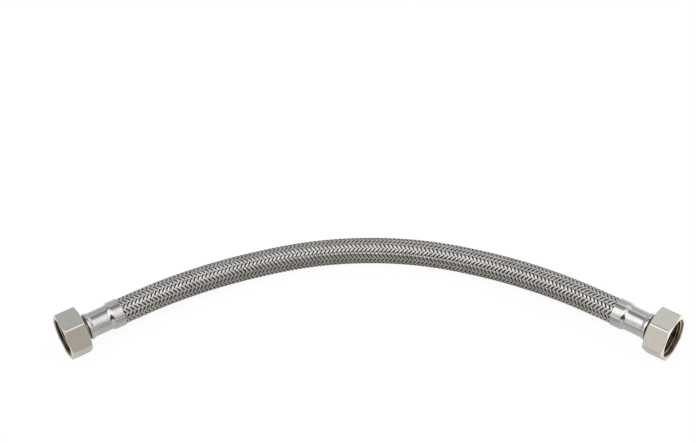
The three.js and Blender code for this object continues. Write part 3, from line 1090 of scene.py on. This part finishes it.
# Direction, degrees from it where the part is full and where it ends, and its colour
ROOM_PARTS = {
    "lamp, left end": ((-0.42, -0.32, 0.85), 12, 24, (1.45, 1.45, 1.43)),
    "lamp, right end": ((0.32, -0.38, 0.87), 10, 22, (1.2, 1.2, 1.19)),
    "lamp, middle": ((-0.05, -0.40, 0.91), 8, 19, (1.7, 1.7, 1.68)),
    "bright wall behind": ((0.14, 0.61, 0.78), 6, 15, (0.80, 0.80, 0.79)),
    "panel behind on the right": ((0.55, 0.50, 0.67), 12, 26, (1.15, 1.15, 1.13)),
    "dark flag on the left": ((-1.0, 0.10, 0.20), 8, 18, (0.35, 0.34, 0.33)),
    "dark flag on the right": ((1.0, 0.10, 0.35), 8, 18, (0.35, 0.34, 0.33)),
    "dark opening, left part": ((-0.30, -0.87, 0.37), 13, 22, (0.10, 0.072, 0.056)),
    "dark opening, right part": ((0.20, -0.88, 0.40), 13, 22, (0.10, 0.072, 0.056)),
}


def room_ramp(tree, over, half):
    """The brightness of one half of the room, by the share of the way over the top."""
    ramp = add_node(tree, "ShaderNodeValToRGB", {0: over})
    elements = ramp.color_ramp.elements
    while len(elements) < len(ROOM_HALVES[half]):
        elements.new(0.5)
    for element, (degrees, level) in zip(elements, ROOM_HALVES[half]):
        element.position = degrees / 180
        warmth = WARMTH[half] * max(0.0, 1 - degrees / WARM_BELOW)
        element.color = (level * (1 + warmth), level, level * (1 - warmth), 1.0)
    return ramp.outputs[0]


def make_world():
    world = bpy.data.worlds.new("studio")
    world.use_nodes = True
    tree = world.node_tree
    tree.nodes.clear()
    direction = add_node(tree, "ShaderNodeTexCoord").outputs["Generated"]
    x, y, z = split(tree, direction)
    over = (z.math("ARCTAN2", y * -1.0) / math.pi).math("MAXIMUM", 0.0)
    halves = [room_ramp(tree, over, half) for half in ("left", "right")]
    room = mix_colour(tree, x.between(-0.7, 0.7), *halves)
    for place, full, end, colour in ROOM_PARTS.values():
        inputs = {0: direction, 1: tuple(Vector(place).normalized())}
        facing = add_node(tree, "ShaderNodeVectorMath", inputs, operation="DOT_PRODUCT")
        limits = [math.cos(math.radians(degrees)) for degrees in (end, full)]
        room = mix_colour(tree, Signal(facing.outputs["Value"]).between(*limits), room, colour)

    seen = add_node(tree, "ShaderNodeLightPath").outputs["Is Camera Ray"]
    colour = mix_colour(tree, seen, room, (1.0, 1.0, 1.0))
    background = new_signal(tree, "ShaderNodeBackground", {"Color": colour, "Strength": 1.0})
    fill(add_node(tree, "ShaderNodeOutputWorld").inputs["Surface"], background)
    return world


bpy.context.scene.world = make_world()
print("world made, with", len(ROOM_PARTS), "round parts")

# %% [markdown]
# ## Lamp and floor
#
# One large soft lamp shines from where the room shows its lamp. It lights the floor and the rubber
# and casts the faint shadow. Metal doesn't mirror it, because the painted room already shows it.
#
# The floor is plain and pale, and it shows nearly white to the camera. To a mirroring surface it
# glows with painted light: a slightly warm grey under the middle of the hose and brighter towards
# both ends, with the brightest patch, a painted pool of light, in front of the right nut.

# %% Lamp
LAMP_AWAY = Vector((-0.06, -0.41, 0.91)).normalized()
lamp_data = bpy.data.lights.new("softbox", "AREA")
lamp_data.shape = "RECTANGLE"
lamp_data.size = 0.75
lamp_data.size_y = 0.45
lamp_data.energy = 1.4
lamp_data.color = (1.0, 0.99, 0.97)
lamp = place_object("softbox", lamp_data)
aim = Vector((0.0, 0.03, 0.0))
lamp.location = aim + LAMP_AWAY
lamp.rotation_mode = "QUATERNION"
lamp.rotation_quaternion = LAMP_AWAY.to_track_quat("Z", "Y")
lamp.visible_glossy = False
print("lamp is", round((lamp.location - aim).length, 2), "m away")

# %% Floor
REACH = 6.0
SHOWN_TO_METAL, SHOWN_TO_CAMERA = 0.6, 0.85


def floor_brightness(tree, place):
    """The painted light that the floor glows with for a mirroring surface, by its place in metres."""
    x, y, _ = split(tree, place)
    from_middle = x.math("ABSOLUTE")
    towards_ends = from_middle.between(0.09, 0.14, 0.38, 0.80)
    below_nuts = from_middle.between(0.15, 0.165, 0.0, 0.3)
    # A painted pool of light in front of the right nut
    right_light_pool = y.between(0.01, 0.04, 1.0, 0.0) * x.between(0.155, 0.175, 0.0, 0.8)
    return towards_ends + below_nuts + right_light_pool


def make_floor_paper():
    material = bpy.data.materials.new("floor_paper")
    material.use_nodes = True
    tree = material.node_tree
    tree.nodes.clear()
    place = object_place(tree)
    grain = place_group(tree, clouding, Vector=place, Size=0.4, Contrast=0.2)
    pale = mix_colour(tree, grain["Mask"], (0.64, 0.615, 0.58), (0.66, 0.635, 0.60))
    looks = [
        ("ShaderNodeBsdfDiffuse", {"Color": pale, "Roughness": 0.5}),
        ("ShaderNodeEmission", {"Color": (1.0, 0.995, 0.98, 1), "Strength": floor_brightness(tree, place)}),
        ("ShaderNodeEmission", {"Color": (0.99, 0.995, 1, 1), "Strength": 1.1}),
    ]
    paper, glow, white = (new_signal(tree, kind, inputs) for kind, inputs in looks)
    path = outputs_of(add_node(tree, "ShaderNodeLightPath"))
    to_metal = path["Is Glossy Ray"] * SHOWN_TO_METAL
    to_camera = path["Is Camera Ray"] * SHOWN_TO_CAMERA
    lit = new_signal(tree, "ShaderNodeMixShader", {0: to_metal, 1: paper, 2: glow})
    mixed = new_signal(tree, "ShaderNodeMixShader", {0: to_camera, 1: lit, 2: white})
    fill(add_node(tree, "ShaderNodeOutputMaterial").inputs["Surface"], mixed)
    return material


floor_mesh = bpy.data.meshes.new("floor")
corners = [(-REACH, -REACH, 0), (REACH, -REACH, 0), (REACH, REACH, 0), (-REACH, REACH, 0)]
floor_mesh.from_pydata(corners, [], [(0, 1, 2, 3)])
floor_mesh.materials.append(make_floor_paper())
floor = place_object("floor", floor_mesh)
bpy.context.scene.view_settings.view_transform = "Standard"
print("floor is", 2 * REACH, "m wide")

# EXERCISE DESCRIPTION
All of the lines above must be returned exactly.

# COMPLETED TASK
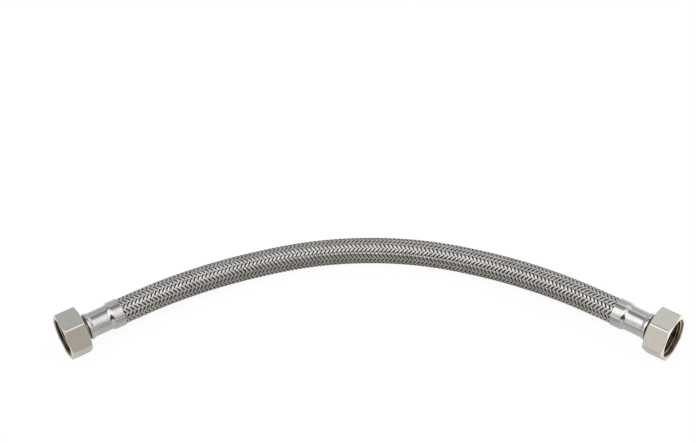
The three.js and Blender code for this object continues. Write part 3, from line 1090 of scene.py on. This part finishes it.
# Direction, degrees from it where the part is full and where it ends, and its colour
ROOM_PARTS = {
    "lamp, left end": ((-0.42, -0.32, 0.85), 12, 24, (1.45, 1.45, 1.43)),
    "lamp, right end": ((0.32, -0.38, 0.87), 10, 22, (1.2, 1.2, 1.19)),
    "lamp, middle": ((-0.05, -0.40, 0.91), 8, 19, (1.7, 1.7, 1.68)),
    "bright wall behind": ((0.14, 0.61, 0.78), 6, 15, (0.80, 0.80, 0.79)),
    "panel behind on the right": ((0.55, 0.50, 0.67), 12, 26, (1.15, 1.15, 1.13)),
    "dark flag on the left": ((-1.0, 0.10, 0.20), 8, 18, (0.35, 0.34, 0.33)),
    "dark flag on the right": ((1.0, 0.10, 0.35), 8, 18, (0.35, 0.34, 0.33)),
    "dark opening, left part": ((-0.30, -0.87, 0.37), 13, 22, (0.10, 0.072, 0.056)),
    "dark opening, right part": ((0.20, -0.88, 0.40), 13, 22, (0.10, 0.072, 0.056)),
}


def room_ramp(tree, over, half):
    """The brightness of one half of the room, by the share of the way over the top."""
    ramp = add_node(tree, "ShaderNodeValToRGB", {0: over})
    elements = ramp.color_ramp.elements
    while len(elements) < len(ROOM_HALVES[half]):
        elements.new(0.5)
    for element, (degrees, level) in zip(elements, ROOM_HALVES[half]):
        element.position = degrees / 180
        warmth = WARMTH[half] * max(0.0, 1 - degrees / WARM_BELOW)
        element.color = (level * (1 + warmth), level, level * (1 - warmth), 1.0)
    return ramp.outputs[0]


def make_world():
    world = bpy.data.worlds.new("studio")
    world.use_nodes = True
    tree = world.node_tree
    tree.nodes.clear()
    direction = add_node(tree, "ShaderNodeTexCoord").outputs["Generated"]
    x, y, z = split(tree, direction)
    over = (z.math("ARCTAN2", y * -1.0) / math.pi).math("MAXIMUM", 0.0)
    halves = [room_ramp(tree, over, half) for half in ("left", "right")]
    room = mix_colour(tree, x.between(-0.7, 0.7), *halves)
    for place, full, end, colour in ROOM_PARTS.values():
        inputs = {0: direction, 1: tuple(Vector(place).normalized())}
        facing = add_node(tree, "ShaderNodeVectorMath", inputs, operation="DOT_PRODUCT")
        limits = [math.cos(math.radians(degrees)) for degrees in (end, full)]
        room = mix_colour(tree, Signal(facing.outputs["Value"]).between(*limits), room, colour)

    seen = add_node(tree, "ShaderNodeLightPath").outputs["Is Camera Ray"]
    colour = mix_colour(tree, seen, room, (1.0, 1.0, 1.0))
    background = new_signal(tree, "ShaderNodeBackground", {"Color": colour, "Strength": 1.0})
    fill(add_node(tree, "ShaderNodeOutputWorld").inputs["Surface"], background)
    return world


bpy.context.scene.world = make_world()
print("world made, with", len(ROOM_PARTS), "round parts")

# %% [markdown]
# ## Lamp and floor
#
# One large soft lamp shines from where the room shows its lamp. It lights the floor and the rubber
# and casts the faint shadow. Metal doesn't mirror it, because the painted room already shows it.
#
# The floor is plain and pale, and it shows nearly white to the camera. To a mirroring surface it
# glows with painted light: a slightly warm grey under the middle of the hose and brighter towards
# both ends, with the brightest patch, a painted pool of light, in front of the right nut.

# %% Lamp
LAMP_AWAY = Vector((-0.06, -0.41, 0.91)).normalized()
lamp_data = bpy.data.lights.new("softbox", "AREA")
lamp_data.shape = "RECTANGLE"
lamp_data.size = 0.75
lamp_data.size_y = 0.45
lamp_data.energy = 1.4
lamp_data.color = (1.0, 0.99, 0.97)
lamp = place_object("softbox", lamp_data)
aim = Vector((0.0, 0.03, 0.0))
lamp.location = aim + LAMP_AWAY
lamp.rotation_mode = "QUATERNION"
lamp.rotation_quaternion = LAMP_AWAY.to_track_quat("Z", "Y")
lamp.visible_glossy = False
print("lamp is", round((lamp.location - aim).length, 2), "m away")

# %% Floor
REACH = 6.0
SHOWN_TO_METAL, SHOWN_TO_CAMERA = 0.6, 0.85


def floor_brightness(tree, place):
    """The painted light that the floor glows with for a mirroring surface, by its place in metres."""
    x, y, _ = split(tree, place)
    from_middle = x.math("ABSOLUTE")
    towards_ends = from_middle.between(0.09, 0.14, 0.38, 0.80)
    below_nuts = from_middle.between(0.15, 0.165, 0.0, 0.3)
    # A painted pool of light in front of the right nut
    right_light_pool = y.between(0.01, 0.04, 1.0, 0.0) * x.between(0.155, 0.175, 0.0, 0.8)
    return towards_ends + below_nuts + right_light_pool


def make_floor_paper():
    material = bpy.data.materials.new("floor_paper")
    material.use_nodes = True
    tree = material.node_tree
    tree.nodes.clear()
    place = object_place(tree)
    grain = place_group(tree, clouding, Vector=place, Size=0.4, Contrast=0.2)
    pale = mix_colour(tree, grain["Mask"], (0.64, 0.615, 0.58), (0.66, 0.635, 0.60))
    looks = [
        ("ShaderNodeBsdfDiffuse", {"Color": pale, "Roughness": 0.5}),
        ("ShaderNodeEmission", {"Color": (1.0, 0.995, 0.98, 1), "Strength": floor_brightness(tree, place)}),
        ("ShaderNodeEmission", {"Color": (0.99, 0.995, 1, 1), "Strength": 1.1}),
    ]
    paper, glow, white = (new_signal(tree, kind, inputs) for kind, inputs in looks)
    path = outputs_of(add_node(tree, "ShaderNodeLightPath"))
    to_metal = path["Is Glossy Ray"] * SHOWN_TO_METAL
    to_camera = path["Is Camera Ray"] * SHOWN_TO_CAMERA
    lit = new_signal(tree, "ShaderNodeMixShader", {0: to_metal, 1: paper, 2: glow})
    mixed = new_signal(tree, "ShaderNodeMixShader", {0: to_camera, 1: lit, 2: white})
    fill(add_node(tree, "ShaderNodeOutputMaterial").inputs["Surface"], mixed)
    return material


floor_mesh = bpy.data.meshes.new("floor")
corners = [(-REACH, -REACH, 0), (REACH, -REACH, 0), (REACH, REACH, 0), (-REACH, REACH, 0)]
floor_mesh.from_pydata(corners, [], [(0, 1, 2, 3)])
floor_mesh.materials.append(make_floor_paper())
floor = place_object("floor", floor_mesh)
bpy.context.scene.view_settings.view_transform = "Standard"
print("floor is", 2 * REACH, "m wide")